* _Problem requirements_
Quote exactly and only this range of lines in the data below: the line that holds "for node in" to the line that holds "imported = [obj", both included.

━━━━━ Data section

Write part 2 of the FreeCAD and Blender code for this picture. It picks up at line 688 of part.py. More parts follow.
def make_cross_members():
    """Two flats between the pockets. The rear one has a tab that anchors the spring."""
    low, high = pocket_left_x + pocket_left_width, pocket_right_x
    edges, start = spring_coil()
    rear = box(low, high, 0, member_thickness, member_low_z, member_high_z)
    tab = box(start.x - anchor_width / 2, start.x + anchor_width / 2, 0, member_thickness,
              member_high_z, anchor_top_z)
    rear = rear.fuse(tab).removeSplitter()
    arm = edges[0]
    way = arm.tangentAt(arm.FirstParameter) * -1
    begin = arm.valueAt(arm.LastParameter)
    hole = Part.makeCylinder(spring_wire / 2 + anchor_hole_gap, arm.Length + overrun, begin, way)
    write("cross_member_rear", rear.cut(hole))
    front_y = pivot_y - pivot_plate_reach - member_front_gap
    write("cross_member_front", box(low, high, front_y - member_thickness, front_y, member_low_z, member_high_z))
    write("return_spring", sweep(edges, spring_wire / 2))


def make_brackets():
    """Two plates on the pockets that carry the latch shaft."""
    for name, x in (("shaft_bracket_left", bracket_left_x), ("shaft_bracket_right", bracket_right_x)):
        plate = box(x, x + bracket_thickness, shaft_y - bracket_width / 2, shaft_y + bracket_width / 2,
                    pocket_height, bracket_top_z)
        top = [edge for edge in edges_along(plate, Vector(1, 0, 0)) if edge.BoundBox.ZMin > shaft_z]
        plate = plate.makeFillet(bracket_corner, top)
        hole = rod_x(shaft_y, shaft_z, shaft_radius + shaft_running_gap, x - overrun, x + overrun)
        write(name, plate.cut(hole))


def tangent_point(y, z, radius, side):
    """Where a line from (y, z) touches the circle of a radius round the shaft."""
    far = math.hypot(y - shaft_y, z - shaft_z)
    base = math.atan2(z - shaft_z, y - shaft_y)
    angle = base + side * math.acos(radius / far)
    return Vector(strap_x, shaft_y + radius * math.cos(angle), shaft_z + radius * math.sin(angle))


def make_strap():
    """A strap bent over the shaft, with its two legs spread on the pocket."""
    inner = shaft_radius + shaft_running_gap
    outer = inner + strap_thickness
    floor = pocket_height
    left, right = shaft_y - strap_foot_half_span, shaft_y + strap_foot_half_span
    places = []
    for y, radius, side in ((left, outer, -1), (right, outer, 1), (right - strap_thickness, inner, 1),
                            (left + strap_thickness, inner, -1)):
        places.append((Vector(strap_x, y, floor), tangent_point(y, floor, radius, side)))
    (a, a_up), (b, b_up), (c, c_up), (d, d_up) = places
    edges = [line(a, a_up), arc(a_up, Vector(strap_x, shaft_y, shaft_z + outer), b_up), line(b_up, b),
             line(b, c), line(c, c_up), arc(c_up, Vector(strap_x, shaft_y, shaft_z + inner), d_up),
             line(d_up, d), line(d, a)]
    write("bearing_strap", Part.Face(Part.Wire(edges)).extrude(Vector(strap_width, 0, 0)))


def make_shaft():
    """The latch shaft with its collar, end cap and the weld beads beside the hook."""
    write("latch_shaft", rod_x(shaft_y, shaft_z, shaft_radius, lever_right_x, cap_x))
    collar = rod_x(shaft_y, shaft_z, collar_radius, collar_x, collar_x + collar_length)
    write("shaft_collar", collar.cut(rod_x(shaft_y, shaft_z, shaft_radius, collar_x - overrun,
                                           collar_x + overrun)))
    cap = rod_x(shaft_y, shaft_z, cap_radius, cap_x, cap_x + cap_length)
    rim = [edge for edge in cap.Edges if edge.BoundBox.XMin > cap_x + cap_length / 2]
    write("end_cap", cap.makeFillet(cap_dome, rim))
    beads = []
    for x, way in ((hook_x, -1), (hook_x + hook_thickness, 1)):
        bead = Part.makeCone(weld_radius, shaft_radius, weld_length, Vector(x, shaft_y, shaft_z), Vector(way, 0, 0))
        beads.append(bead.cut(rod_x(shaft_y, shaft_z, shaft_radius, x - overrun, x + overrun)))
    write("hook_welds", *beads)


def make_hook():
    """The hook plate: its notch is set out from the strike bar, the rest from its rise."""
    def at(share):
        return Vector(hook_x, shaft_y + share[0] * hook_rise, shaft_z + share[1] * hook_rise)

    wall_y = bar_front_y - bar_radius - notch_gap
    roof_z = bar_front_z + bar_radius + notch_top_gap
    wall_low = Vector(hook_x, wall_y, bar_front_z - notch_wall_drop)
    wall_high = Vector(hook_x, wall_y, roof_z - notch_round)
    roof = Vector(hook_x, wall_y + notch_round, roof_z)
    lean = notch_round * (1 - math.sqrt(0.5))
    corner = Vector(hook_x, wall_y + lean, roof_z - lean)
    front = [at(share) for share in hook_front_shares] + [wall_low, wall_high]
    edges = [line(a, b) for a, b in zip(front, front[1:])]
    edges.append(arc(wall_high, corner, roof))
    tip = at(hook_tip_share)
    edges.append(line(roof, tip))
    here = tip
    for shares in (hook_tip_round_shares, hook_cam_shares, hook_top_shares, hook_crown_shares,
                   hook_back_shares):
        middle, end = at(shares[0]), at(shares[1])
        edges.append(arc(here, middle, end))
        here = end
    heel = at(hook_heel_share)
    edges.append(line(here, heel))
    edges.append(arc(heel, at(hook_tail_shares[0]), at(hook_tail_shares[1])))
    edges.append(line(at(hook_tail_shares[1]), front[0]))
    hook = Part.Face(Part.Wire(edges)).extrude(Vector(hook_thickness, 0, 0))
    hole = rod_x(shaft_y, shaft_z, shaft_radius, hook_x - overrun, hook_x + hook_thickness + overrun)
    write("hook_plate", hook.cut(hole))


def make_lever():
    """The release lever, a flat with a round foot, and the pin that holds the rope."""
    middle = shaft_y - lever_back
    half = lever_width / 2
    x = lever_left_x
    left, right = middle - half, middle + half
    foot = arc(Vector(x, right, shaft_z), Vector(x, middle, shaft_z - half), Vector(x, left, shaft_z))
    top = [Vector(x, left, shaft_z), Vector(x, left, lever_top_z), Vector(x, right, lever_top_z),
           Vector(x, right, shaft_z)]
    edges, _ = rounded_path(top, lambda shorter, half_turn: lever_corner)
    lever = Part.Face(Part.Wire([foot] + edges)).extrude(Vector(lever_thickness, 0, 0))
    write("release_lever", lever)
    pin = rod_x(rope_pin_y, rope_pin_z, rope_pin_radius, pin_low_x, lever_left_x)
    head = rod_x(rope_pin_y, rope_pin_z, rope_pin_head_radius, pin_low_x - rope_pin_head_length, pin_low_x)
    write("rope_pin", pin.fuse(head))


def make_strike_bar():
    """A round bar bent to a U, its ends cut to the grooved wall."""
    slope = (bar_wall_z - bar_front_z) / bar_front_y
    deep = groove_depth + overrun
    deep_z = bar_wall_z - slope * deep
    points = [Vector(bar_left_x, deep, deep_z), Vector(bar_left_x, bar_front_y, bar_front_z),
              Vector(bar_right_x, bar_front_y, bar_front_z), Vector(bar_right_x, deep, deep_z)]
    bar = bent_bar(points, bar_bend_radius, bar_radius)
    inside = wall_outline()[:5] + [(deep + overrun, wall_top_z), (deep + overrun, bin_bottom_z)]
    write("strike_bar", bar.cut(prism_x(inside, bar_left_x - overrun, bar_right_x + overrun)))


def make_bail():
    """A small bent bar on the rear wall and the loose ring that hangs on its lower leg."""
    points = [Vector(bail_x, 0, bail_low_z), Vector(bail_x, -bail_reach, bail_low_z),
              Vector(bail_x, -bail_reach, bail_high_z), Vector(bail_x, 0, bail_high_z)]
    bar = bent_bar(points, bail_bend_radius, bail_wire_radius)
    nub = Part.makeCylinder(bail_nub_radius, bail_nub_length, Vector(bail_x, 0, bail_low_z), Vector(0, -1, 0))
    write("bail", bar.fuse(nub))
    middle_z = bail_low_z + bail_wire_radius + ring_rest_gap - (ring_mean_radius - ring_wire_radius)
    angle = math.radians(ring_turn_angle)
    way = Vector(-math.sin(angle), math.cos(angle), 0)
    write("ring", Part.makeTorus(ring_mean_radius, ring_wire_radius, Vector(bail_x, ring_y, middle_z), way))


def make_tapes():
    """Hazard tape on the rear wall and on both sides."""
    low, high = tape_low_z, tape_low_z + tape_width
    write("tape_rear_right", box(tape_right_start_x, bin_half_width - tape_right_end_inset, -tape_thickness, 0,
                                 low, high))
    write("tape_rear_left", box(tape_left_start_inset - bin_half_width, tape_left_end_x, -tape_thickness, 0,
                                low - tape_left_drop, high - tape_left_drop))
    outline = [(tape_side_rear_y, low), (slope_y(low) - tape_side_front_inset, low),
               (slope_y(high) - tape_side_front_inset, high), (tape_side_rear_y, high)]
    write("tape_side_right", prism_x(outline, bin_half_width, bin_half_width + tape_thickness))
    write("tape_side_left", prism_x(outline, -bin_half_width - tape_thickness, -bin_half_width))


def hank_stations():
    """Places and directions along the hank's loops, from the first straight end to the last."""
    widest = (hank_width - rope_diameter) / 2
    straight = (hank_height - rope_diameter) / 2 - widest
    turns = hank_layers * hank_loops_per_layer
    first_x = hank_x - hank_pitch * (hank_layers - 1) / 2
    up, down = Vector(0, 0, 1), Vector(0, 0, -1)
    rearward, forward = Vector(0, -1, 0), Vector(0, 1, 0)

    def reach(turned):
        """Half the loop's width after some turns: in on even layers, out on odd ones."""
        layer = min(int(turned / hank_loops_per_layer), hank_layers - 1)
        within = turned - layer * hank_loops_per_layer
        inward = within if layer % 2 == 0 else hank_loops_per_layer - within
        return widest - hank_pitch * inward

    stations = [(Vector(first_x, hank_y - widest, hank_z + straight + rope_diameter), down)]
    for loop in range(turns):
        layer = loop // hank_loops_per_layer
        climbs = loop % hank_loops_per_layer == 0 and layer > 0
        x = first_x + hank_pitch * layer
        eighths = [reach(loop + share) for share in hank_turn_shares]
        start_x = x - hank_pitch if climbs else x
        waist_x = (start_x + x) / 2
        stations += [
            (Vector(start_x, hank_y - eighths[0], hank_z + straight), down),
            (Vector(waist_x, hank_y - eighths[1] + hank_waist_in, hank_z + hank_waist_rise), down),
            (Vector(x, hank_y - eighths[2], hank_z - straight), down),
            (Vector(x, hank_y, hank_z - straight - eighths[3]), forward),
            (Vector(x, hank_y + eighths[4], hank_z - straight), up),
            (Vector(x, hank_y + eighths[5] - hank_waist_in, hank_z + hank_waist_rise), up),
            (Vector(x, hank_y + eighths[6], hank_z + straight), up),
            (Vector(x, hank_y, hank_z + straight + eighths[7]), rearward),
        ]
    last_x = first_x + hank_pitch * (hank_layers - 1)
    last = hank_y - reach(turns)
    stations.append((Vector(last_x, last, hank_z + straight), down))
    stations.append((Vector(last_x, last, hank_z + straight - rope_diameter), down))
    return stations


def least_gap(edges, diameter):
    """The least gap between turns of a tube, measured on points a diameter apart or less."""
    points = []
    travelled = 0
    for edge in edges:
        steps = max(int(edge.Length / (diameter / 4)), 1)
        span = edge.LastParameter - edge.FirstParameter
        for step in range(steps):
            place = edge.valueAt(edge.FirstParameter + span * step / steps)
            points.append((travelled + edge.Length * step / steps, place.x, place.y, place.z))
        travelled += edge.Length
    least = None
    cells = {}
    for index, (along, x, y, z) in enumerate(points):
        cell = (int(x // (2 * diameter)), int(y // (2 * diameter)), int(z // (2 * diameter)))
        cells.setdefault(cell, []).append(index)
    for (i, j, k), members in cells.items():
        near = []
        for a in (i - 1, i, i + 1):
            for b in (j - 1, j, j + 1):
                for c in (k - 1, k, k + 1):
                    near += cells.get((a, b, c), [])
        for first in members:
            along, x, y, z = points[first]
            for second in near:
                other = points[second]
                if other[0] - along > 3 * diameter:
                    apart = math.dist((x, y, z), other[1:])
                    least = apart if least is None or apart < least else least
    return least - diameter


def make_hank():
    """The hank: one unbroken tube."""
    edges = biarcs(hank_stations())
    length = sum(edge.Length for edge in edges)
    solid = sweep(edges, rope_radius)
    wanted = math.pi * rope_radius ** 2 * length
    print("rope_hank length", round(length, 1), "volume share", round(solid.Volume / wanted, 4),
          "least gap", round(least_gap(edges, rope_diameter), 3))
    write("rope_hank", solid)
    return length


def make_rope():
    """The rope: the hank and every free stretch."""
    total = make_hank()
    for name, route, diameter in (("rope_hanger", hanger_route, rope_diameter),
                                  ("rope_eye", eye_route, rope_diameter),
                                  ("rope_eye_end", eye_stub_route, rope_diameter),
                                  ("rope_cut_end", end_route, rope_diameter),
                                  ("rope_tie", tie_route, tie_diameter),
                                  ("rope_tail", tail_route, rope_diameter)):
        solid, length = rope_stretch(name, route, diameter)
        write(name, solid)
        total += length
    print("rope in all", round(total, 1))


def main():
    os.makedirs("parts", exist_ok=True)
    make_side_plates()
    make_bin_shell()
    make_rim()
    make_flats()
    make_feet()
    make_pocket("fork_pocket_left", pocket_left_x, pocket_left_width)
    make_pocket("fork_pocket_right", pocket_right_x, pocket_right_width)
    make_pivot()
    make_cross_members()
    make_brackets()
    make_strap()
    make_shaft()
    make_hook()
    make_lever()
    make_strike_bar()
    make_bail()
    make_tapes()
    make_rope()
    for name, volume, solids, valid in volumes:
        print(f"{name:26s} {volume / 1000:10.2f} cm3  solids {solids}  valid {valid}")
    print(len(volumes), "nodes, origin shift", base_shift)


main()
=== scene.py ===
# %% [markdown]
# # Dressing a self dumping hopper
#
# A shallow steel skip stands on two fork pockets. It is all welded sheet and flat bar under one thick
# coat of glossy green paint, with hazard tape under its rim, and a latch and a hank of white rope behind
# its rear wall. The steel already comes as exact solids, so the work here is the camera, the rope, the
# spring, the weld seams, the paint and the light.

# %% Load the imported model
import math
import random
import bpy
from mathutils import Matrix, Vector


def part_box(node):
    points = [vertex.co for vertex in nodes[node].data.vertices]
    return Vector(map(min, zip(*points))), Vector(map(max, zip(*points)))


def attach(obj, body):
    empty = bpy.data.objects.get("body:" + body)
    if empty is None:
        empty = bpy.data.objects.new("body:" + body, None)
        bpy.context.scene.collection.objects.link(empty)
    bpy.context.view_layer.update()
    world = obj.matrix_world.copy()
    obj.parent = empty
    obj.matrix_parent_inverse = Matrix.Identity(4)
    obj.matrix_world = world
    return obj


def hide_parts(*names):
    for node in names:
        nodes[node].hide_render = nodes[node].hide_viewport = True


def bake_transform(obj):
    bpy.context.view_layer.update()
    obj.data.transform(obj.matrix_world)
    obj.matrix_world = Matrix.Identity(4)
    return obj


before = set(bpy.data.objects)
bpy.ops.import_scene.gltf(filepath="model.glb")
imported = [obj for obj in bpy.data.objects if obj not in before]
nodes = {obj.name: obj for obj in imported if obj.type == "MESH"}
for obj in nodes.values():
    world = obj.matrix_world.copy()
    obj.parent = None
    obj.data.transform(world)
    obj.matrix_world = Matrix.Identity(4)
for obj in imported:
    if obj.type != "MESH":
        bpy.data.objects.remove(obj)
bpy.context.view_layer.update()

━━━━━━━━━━

* _Response to this task_
    for node in names:
        nodes[node].hide_render = nodes[node].hide_viewport = True


def bake_transform(obj):
    bpy.context.view_layer.update()
    obj.data.transform(obj.matrix_world)
    obj.matrix_world = Matrix.Identity(4)
    return obj


before = set(bpy.data.objects)
bpy.ops.import_scene.gltf(filepath="model.glb")
imported = [obj for obj in bpy.data.objects if obj not in before]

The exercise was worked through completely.